DIRECTIONS FOR THIS TASK → Give the number of lines holding the string "joints", and nothing else.

MATERIAL TO PROCESS →
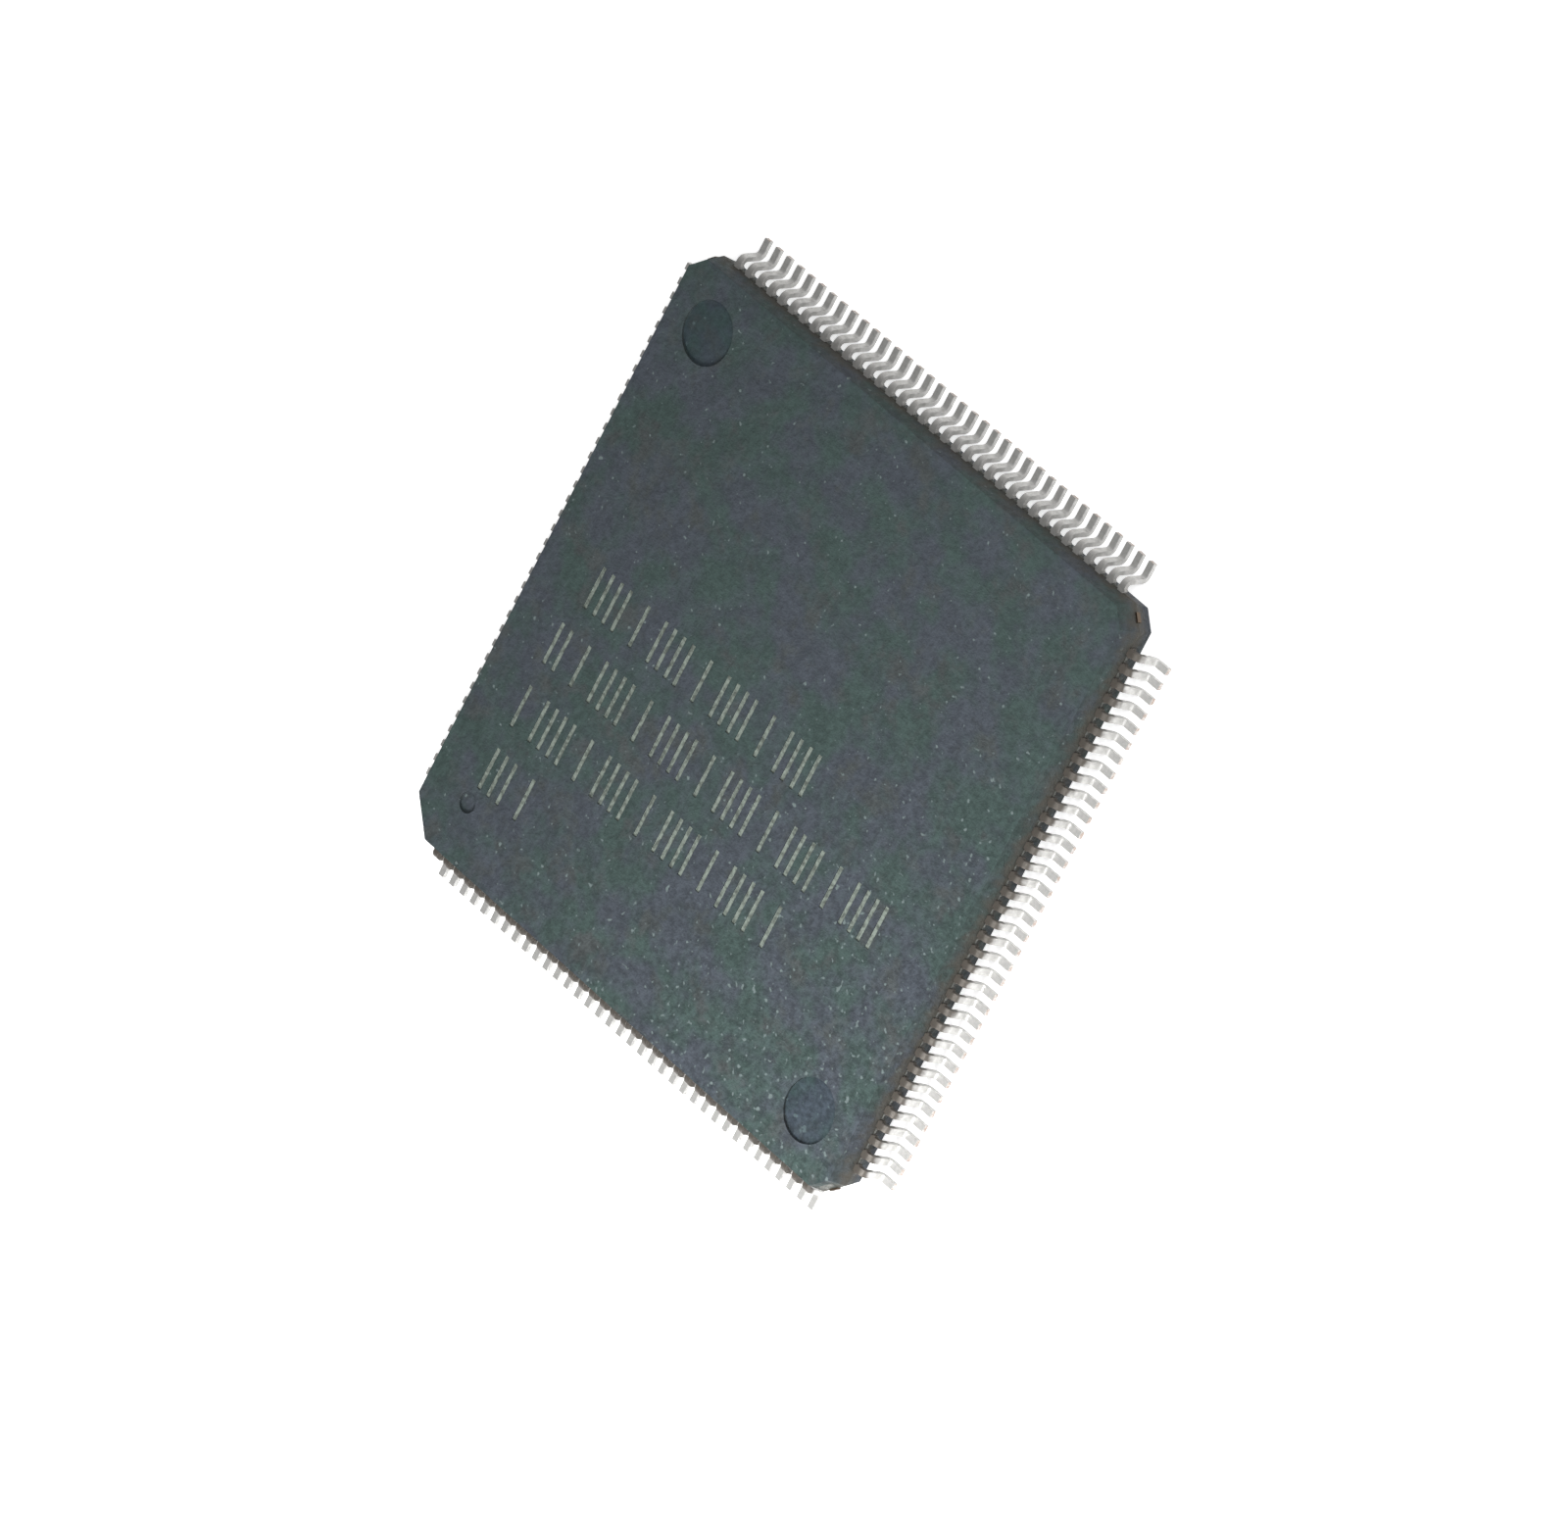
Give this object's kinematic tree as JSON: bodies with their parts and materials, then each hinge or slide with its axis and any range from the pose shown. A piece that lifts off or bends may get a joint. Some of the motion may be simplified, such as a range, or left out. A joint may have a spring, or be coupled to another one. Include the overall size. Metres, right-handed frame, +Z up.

==

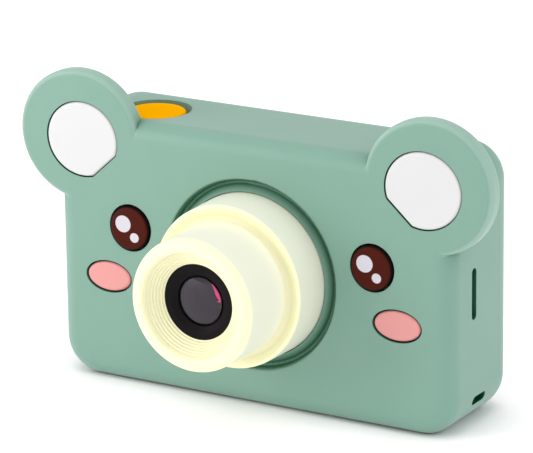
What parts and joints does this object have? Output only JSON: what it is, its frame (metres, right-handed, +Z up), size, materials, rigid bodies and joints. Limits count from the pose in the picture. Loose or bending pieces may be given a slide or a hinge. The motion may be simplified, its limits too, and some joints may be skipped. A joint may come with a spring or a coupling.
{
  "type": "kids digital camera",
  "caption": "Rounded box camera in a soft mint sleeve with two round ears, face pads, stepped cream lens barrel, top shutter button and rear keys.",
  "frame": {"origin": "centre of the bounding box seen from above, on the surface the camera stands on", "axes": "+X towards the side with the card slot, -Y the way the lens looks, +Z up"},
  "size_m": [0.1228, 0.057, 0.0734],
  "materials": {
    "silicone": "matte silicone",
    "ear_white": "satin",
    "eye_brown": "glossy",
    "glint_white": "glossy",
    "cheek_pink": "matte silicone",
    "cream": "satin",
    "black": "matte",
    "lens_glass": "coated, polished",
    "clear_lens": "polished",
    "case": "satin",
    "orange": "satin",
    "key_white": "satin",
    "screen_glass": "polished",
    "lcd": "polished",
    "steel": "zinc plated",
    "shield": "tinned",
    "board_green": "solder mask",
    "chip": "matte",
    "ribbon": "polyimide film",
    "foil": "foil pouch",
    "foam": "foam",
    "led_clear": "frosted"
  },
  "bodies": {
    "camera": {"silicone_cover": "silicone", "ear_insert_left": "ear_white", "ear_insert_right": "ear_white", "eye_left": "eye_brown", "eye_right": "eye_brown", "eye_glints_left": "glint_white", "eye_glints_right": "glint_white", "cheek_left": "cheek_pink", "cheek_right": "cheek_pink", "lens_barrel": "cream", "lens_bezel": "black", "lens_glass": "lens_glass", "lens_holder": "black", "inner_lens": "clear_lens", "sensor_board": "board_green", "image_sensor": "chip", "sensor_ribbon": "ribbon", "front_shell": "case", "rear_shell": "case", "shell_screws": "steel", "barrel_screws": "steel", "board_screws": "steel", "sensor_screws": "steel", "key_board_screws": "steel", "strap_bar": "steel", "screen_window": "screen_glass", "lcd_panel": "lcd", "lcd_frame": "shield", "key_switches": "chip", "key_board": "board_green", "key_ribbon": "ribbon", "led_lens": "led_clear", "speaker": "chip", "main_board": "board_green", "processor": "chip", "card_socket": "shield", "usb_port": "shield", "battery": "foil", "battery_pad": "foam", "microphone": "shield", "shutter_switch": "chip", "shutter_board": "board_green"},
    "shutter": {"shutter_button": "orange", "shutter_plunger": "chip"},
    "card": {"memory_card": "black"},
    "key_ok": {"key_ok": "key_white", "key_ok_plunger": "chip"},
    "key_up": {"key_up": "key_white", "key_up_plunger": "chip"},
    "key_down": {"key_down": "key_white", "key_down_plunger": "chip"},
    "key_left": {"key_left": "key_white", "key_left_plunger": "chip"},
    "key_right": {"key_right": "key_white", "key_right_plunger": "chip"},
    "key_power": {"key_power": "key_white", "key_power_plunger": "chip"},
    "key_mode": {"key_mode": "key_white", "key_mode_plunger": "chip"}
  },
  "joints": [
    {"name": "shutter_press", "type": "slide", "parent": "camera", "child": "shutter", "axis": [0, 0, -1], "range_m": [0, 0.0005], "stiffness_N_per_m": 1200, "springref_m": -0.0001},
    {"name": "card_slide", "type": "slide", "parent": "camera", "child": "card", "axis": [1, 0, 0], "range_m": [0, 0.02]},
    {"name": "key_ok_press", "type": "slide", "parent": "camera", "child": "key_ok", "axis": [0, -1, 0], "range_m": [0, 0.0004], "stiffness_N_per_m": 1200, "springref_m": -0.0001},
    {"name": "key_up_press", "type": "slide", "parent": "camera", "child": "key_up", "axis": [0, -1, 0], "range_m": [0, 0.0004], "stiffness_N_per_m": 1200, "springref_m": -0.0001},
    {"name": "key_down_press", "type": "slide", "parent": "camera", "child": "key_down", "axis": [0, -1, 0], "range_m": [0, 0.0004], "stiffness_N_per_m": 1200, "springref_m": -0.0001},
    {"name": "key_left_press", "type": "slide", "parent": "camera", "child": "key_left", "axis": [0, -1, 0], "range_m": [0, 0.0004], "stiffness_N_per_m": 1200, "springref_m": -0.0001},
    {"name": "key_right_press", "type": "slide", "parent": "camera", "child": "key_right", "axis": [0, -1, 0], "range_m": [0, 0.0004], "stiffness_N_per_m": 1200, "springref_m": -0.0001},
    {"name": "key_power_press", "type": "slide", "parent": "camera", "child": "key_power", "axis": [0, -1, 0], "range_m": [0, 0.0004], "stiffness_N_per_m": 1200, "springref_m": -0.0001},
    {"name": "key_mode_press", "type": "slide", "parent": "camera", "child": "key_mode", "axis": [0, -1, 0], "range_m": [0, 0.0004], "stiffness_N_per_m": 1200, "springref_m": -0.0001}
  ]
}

WRITTEN SOLUTION → 2